Betting on AI is not an investment strategy
Why the economics of AI don't work the way most investors think
A few weeks ago I was sitting across from an investor. Smart person, well-connected, and an important part of the Norwegian startup ecosystem. At some point he told me that the most common sentiment among investors right now is that they won’t touch anything that isn’t about AI. It has become the default position for the ecosystem.
I wanted to argue. But I nodded.
Because there’s a question hiding inside that sentiment that I’m not sure most of the people making these bets have fully answered:
Do you understand what kind of business you’re actually investing in?
The SaaS Playbook Is Quietly Breaking
For the past two decades, software investing has followed a reliable script. You find a painful workflow, you digitize it, you charge per seat, you scale. Gross margins sit somewhere between 50 and 85 percent. Net revenue retention compounds over time. The model is elegant, predictable, and very well understood by investors.
AI breaks almost every assumption in that script.
To be fair, the shift away from per-seat pricing is something people are beginning to grasp. Usage-based models — where customers buy tokens or pay per interaction rather than per user — are increasingly the norm in AI products. Most sophisticated buyers understand this is where things are heading. But understanding the pricing alternatives is not the same as understanding the underlying economics.

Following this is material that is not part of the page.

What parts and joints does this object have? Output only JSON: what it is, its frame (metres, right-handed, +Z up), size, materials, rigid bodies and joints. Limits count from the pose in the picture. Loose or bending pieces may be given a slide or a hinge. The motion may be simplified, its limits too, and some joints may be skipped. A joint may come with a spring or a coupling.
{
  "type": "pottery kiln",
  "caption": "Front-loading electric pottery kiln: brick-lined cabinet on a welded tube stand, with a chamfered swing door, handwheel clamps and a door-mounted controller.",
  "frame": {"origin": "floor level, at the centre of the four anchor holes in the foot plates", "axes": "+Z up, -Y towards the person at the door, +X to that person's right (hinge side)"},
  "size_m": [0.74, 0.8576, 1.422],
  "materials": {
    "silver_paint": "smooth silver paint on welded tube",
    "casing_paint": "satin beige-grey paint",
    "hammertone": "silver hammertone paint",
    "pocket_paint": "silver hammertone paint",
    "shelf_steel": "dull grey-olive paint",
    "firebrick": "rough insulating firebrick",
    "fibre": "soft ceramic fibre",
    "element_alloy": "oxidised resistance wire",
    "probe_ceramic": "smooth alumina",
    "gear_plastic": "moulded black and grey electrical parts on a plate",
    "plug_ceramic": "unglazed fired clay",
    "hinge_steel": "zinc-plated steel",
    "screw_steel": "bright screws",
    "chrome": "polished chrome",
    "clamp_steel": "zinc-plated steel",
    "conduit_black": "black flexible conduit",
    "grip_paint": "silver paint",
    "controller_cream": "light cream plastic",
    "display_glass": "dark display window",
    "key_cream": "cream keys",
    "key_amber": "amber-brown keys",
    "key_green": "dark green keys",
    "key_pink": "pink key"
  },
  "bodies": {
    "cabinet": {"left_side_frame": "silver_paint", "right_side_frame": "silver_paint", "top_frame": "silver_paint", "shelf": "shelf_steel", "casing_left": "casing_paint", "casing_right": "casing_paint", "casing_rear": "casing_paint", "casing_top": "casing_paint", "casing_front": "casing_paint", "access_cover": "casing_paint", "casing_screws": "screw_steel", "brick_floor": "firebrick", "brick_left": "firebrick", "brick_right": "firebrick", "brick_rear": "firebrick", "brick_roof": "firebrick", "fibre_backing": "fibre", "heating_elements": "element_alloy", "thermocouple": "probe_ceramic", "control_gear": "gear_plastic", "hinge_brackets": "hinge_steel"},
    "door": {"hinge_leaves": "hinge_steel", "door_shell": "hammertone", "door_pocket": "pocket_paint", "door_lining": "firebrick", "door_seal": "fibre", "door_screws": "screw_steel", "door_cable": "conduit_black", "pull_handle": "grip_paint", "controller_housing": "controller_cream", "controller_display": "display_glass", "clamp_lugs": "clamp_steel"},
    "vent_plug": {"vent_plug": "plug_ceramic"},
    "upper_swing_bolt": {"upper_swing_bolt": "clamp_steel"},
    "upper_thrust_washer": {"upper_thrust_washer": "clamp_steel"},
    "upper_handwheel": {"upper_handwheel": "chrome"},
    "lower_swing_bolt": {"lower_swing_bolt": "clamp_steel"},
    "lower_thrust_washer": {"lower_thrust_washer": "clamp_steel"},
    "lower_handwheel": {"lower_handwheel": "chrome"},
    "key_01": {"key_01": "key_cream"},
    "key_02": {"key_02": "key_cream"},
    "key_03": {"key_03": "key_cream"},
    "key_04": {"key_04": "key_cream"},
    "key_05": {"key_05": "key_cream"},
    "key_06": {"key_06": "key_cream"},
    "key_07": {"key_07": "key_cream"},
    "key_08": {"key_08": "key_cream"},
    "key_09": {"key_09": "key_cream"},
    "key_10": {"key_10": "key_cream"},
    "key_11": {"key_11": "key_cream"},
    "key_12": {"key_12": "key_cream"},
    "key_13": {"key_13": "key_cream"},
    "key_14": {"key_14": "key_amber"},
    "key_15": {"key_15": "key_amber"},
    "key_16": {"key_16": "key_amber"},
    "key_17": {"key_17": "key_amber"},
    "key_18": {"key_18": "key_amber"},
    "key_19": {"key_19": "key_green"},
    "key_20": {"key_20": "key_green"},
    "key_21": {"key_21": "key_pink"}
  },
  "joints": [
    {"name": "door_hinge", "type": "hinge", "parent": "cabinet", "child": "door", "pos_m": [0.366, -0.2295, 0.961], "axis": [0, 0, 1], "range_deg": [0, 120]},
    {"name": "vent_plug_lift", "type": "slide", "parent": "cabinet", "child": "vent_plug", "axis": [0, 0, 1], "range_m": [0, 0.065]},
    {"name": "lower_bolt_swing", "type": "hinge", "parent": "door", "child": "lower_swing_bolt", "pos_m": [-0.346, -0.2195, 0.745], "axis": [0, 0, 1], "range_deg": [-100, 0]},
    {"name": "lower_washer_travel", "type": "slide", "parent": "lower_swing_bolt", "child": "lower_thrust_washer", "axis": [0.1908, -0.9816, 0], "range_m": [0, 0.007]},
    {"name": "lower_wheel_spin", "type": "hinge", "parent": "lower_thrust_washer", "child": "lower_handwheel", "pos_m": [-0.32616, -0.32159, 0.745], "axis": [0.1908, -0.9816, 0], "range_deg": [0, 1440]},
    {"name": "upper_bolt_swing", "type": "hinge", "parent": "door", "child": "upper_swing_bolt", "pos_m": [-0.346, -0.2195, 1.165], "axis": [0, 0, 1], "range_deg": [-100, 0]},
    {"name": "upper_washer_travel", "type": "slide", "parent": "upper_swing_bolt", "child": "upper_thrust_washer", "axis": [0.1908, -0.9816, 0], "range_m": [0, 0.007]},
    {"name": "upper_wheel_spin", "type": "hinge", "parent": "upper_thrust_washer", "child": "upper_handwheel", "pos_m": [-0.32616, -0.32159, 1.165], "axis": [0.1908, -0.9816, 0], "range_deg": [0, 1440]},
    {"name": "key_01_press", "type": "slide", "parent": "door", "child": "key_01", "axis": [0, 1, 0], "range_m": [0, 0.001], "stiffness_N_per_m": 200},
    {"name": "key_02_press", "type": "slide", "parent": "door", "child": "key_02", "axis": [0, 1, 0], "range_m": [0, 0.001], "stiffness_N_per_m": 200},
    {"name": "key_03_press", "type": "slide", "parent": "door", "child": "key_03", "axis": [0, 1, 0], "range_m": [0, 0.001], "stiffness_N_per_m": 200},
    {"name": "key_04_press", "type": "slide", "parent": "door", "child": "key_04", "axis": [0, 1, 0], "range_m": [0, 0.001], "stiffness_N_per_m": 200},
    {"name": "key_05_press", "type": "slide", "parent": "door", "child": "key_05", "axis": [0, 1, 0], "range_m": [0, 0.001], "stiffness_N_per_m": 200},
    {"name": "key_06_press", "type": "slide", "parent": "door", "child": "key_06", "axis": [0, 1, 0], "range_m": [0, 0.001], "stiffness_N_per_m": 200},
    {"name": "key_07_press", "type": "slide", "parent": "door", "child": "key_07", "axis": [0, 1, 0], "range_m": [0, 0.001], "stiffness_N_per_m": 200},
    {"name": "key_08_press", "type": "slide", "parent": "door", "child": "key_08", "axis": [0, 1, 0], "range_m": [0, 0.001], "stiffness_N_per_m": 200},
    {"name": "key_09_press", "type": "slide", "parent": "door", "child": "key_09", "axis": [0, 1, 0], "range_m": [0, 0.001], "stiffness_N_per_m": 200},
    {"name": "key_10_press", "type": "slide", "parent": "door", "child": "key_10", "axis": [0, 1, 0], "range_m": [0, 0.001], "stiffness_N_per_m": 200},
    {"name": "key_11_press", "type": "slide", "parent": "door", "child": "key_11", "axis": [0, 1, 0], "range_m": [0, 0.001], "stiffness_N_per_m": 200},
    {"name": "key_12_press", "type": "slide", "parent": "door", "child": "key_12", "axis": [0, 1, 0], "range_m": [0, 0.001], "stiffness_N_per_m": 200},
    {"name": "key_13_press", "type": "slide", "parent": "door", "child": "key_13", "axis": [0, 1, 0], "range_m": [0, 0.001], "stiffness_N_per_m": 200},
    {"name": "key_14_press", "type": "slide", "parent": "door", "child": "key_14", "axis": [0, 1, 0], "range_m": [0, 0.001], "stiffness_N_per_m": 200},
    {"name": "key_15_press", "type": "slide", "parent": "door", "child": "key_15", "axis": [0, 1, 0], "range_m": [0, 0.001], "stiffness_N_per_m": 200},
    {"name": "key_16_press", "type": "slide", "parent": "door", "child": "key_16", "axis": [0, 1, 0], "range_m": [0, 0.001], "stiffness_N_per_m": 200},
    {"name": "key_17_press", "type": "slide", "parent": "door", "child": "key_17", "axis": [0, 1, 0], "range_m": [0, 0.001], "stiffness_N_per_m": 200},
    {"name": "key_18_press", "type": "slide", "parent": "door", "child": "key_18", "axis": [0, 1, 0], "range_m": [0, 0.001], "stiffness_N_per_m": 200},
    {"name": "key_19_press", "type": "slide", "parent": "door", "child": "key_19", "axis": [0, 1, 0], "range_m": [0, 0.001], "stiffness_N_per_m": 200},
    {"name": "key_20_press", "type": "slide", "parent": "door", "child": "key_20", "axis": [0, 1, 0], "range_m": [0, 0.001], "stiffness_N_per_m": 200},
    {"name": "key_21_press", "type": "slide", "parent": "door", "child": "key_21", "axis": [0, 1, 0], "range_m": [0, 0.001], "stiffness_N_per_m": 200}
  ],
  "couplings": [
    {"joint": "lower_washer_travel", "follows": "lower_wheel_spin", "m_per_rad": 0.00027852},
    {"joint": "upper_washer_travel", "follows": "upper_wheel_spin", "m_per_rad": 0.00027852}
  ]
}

Here is what is less discussed: when an AI agent does the work, your revenue is directly coupled to your compute costs in a way that traditional SaaS never was. Every query, every task, every resolved ticket has an infrastructure cost attached to it. And those costs are not stable. We are in the middle of a global energy crisis. Data center demand is exploding. The long-term price of compute is genuinely uncertain. No one knows where and when it settles.

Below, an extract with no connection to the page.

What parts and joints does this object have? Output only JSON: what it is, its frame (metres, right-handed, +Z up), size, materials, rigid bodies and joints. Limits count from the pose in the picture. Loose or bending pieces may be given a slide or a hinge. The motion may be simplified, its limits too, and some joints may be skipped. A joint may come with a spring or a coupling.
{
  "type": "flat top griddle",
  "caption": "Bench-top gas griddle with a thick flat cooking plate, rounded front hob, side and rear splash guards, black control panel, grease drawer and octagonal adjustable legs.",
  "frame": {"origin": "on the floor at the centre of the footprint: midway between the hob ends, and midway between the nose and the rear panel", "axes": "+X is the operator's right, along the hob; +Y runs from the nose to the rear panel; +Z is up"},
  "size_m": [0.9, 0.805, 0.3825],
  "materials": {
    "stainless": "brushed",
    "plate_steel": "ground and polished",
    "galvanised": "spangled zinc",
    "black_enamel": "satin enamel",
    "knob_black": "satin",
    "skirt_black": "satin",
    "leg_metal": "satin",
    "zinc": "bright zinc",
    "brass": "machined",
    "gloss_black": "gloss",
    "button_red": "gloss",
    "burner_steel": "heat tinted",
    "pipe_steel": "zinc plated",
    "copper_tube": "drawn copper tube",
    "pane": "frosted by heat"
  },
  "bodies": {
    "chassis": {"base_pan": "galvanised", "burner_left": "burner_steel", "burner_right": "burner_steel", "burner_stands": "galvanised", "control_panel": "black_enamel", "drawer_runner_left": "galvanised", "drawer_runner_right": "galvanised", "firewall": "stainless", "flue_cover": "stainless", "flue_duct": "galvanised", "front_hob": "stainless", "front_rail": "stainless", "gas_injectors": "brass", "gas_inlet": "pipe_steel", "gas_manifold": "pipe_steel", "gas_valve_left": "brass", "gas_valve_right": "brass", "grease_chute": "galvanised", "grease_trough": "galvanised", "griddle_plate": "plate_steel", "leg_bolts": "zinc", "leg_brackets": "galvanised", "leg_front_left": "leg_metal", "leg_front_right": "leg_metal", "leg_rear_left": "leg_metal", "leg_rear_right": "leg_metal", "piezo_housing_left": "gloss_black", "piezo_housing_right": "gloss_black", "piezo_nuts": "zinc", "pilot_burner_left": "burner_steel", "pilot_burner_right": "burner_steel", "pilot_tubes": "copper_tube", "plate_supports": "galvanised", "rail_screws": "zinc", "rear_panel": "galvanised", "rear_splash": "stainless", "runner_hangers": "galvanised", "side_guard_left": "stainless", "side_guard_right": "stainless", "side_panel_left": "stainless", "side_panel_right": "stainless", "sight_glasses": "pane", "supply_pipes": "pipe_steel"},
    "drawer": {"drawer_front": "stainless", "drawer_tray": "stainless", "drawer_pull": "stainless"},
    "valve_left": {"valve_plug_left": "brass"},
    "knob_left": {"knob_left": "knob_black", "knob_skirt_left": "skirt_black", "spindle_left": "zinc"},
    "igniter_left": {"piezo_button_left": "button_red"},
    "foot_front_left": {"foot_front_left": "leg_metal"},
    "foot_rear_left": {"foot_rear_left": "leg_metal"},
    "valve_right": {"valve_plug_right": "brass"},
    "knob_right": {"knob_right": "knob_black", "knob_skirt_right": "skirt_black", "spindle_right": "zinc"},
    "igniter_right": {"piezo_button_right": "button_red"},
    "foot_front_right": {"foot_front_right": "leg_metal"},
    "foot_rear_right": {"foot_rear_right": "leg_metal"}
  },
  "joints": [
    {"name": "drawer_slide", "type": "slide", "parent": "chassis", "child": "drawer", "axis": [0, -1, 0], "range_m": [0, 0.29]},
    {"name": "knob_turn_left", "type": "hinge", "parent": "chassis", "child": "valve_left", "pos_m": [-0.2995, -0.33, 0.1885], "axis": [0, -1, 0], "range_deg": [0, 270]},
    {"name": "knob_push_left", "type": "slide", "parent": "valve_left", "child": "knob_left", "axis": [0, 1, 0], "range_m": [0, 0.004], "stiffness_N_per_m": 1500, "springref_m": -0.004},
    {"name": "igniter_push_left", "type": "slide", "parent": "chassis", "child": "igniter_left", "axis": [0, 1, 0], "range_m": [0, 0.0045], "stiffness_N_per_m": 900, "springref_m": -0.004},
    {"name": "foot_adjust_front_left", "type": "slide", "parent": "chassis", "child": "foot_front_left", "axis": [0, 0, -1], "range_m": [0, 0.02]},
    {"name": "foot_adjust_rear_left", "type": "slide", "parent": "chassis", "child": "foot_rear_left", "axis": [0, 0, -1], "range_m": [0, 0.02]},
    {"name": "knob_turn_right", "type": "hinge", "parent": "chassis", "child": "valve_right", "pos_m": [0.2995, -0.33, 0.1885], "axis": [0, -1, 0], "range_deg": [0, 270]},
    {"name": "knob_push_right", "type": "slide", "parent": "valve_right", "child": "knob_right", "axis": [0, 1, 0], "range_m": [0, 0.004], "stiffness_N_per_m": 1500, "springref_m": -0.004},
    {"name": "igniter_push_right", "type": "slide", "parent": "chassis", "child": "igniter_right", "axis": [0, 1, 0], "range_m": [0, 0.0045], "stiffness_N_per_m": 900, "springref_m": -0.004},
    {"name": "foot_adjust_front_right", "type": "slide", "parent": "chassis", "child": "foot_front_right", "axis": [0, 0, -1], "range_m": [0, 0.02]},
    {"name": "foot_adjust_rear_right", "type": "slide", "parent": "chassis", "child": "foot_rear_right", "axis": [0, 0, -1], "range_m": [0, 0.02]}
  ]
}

This means the margin profile of an AI-native business is fundamentally harder to predict than a SaaS business. It’s not just that pricing has shifted from seats to usage. It’s that the cost side of the equation is now volatile in ways that traditional software investors have never had to model. A business that looks like it has 70 percent gross margins today might look very different in two years depending on energy prices, GPU availability, and how the hyperscalers choose to price their infrastructure.
If you’re writing checks into AI companies while mentally underwriting them as SaaS businesses, you may be building your thesis on a foundation that no longer exists.
The Tool That Won’t Become a Company
There’s a second problem, and it’s more uncomfortable.
Across industries, a new kind of operator is emerging: someone with domain expertise and just enough technical fluency to assemble powerful AI tools from the inside. They are not developers. They are not buying software in the traditional sense. They are building exactly what they need, when they need it, for close to nothing. A few days, a few tools, a working application. No engineering team. No procurement process. No vendor.
This matters enormously for startups whose entire premise is selling software to companies with complex legacy workflows.
The assumption has been: these organizations can’t build it themselves, so they’ll buy it from us. That assumption is eroding faster than most founders - and most investors - have registered.
The Customer Is Building Your Product
Nowhere is this more relevant than in Norway’s industrial heartland.
Right now there is significant energy - and significant capital- going into startups that promise to digitize heavy, manual workflows in sectors like maritime, energy, logistics, and construction. It’s a reasonable bet. These industries are genuinely behind. The pain is real. The willingness to pay has historically been there.
But here’s what I think is being underestimated: the most sophisticated operators inside these legacy companies are not waiting for a vendor to save them. They’re assembling tools internally. They’re automating from the inside out, quietly and without fanfare, because the technology now lets them do exactly that.
The startup that just raised a seed round to digitize offshore inspection workflows should be asking a harder question: not just “who else could build this?” but “could my customer build this themselves in six months?”
In 2024, the answer was usually no. In 2026, the answer is increasingly yes.
What Good AI Investing Actually Looks Like
None of this means AI is a bad bet. It means the bet requires more precision than “we only invest in AI.”
The questions worth asking are harder than they used to be.
What are the actual margins when you factor in compute costs - and what happens to those margins if energy prices keep climbing?
Is this a product or a workflow that a sufficiently motivated internal operator could replicate?
What happens to pricing power as foundation models get cheaper and more capable? Where exactly is the moat — in the model, the data, the distribution, or something else entirely?
These are not exotic questions. They are the basic questions of business model analysis, applied to a new context. But they require letting go of the SaaS mental model that has served the industry so well for so long.
AI is a capability. A genuinely transformative one. But capability is not a business model. And in the rush to not miss the wave, I worry that too many investors in the Norwegian ecosystem are funding the label rather than the logic.
The companies that will matter in five years are not the ones that added AI to a pitch deck. They are the ones that figured out a durable way to create and capture value in a world where the economics of software have fundamentally changed.
That is a much harder question. And it starts with asking it.